Of course, what “Sinicization” means is not simply healthy inculturation or genuine patriotism, but loyalty to the Chinese Communist Party and the co-option of religious bodies as mouthpieces of Communist Party propaganda.

When Chow was first appointed as Hong Kong’s new Bishop two years ago, people I spoke to had high hopes for him. He was seen as a good compromise candidate – not someone who was so overtly pro-democracy as to be unacceptable to Beijing, but definitely not regarded as in Beijing’s camp either.

Two years on, he seems to be going out of his way to burnish his “patriotic” credentials. When he visited Beijing earlier this year he spoke of the “duty” of “patriotism”. He has regularly praised the Sino-Vatican agreement despite Beijing’s breaches. 

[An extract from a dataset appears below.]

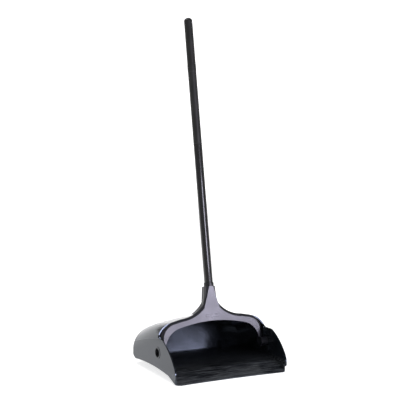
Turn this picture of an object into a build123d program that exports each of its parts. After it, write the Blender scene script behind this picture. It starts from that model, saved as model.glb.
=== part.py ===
"""Upright lobby dust pan: a hooded pan on two small wheels, carried by a bail yoke and a tube handle.

Frame: +Z up, the pan's mouth faces -Y, X runs across the pan, the floor is Z = 0.
The origin is on the floor, midway across the pan and midway between its lip and its back.
All lengths are millimetres.
"""
from build123d import *
from math import atan2, cos, degrees, radians, sin, sqrt, tan
import os

# Pan shell
pan_half_width = 161.0
lip_y = -144.0
back_y = 144.0
wall = 3.0
crown_radius = 565.0
# y, crown height and shoulder radius of the hood's sections, from the mouth to the back
hood_stations = ((-164, 147, 52), (-20, 143.5, 52), (60, 127, 59), (150, 94, 62))
back_round = 28.0
ear_top_z = 98.0
ramp_top_y = -86.0  # where the bowed floor gives way to the ramp
rib_width, rib_height, rib_thick = 7.0, 22.0, 2.5
panel_foot_y = 102.0  # the back panel rises from here to its top, leaning backwards
panel_top_y, panel_top_z = 124.0, 98.0

# Hinge between the pan and the yoke
pivot_y = -34.5
pivot_z = 60.5
lean = 10.5  # degrees the handle leans back when it rests on the hood
pin_radius = 12.5
running_gap = 0.05
ring_radius = 15.5
ring_height = 0.8
hub_radius = 12.0
shank_radius = 10.4
washer_thickness = 0.8
side_play = 0.2
barrel_start = pan_half_width - wall - side_play
hub_end = barrel_start - washer_thickness

# Yoke, measured along the handle from the hinge axis
rim_offset = -1.5  # hood rim, ahead of the hinge plane
yoke_back = -2.0  # where the neck passes in front of the hood
yoke_front = -0.5
face_rise = 12.8 / 157.0  # the front face leans forward by this much per mm of height
nest_depth = 8.0  # the arms stand this far behind the hinge plane, inside the hood
nest_gap = 1.2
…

On the participation of two bishops from mainland China in the recent synod on synodality in Rome, Chow compared it to The Lord of the Rings: The Fellowship of the Ring, where “you feel their presence completes the fellowship”. An odd remark. It seems to me it was more akin to the Eye of Sauron infiltrating the fellowship.

In a recent interview, Chow said that the dictators in Beijing “really appreciate” Pope Francis, because “he doesn’t criticise”. Well of course a regime that is committing genocide, crimes against humanity and other grave human rights violations, including torture, forced sterilisation, forced abortion and forced labour, and has dismantled promised freedoms in Hong Kong in breach of an international treaty and threatens Taiwan, likes a global leader who doesn’t call them out for these atrocities.

Chow says that in an audience with Pope Francis in March last year, the Pope said to him: “Do well on China”. He repeatedly expresses his desire to be a “bridge” between the rest of the world and China. 

The problem is, any sustainable bridge needs firm pillars – and the pillars of religious freedom are being steadily eroded by a combination of the Chinese Communist Party regime in Hong Kong and the capitulation and kowtowing of the Church. Hong Kong’s people of faith now need people of conscience around the world to speak up for them.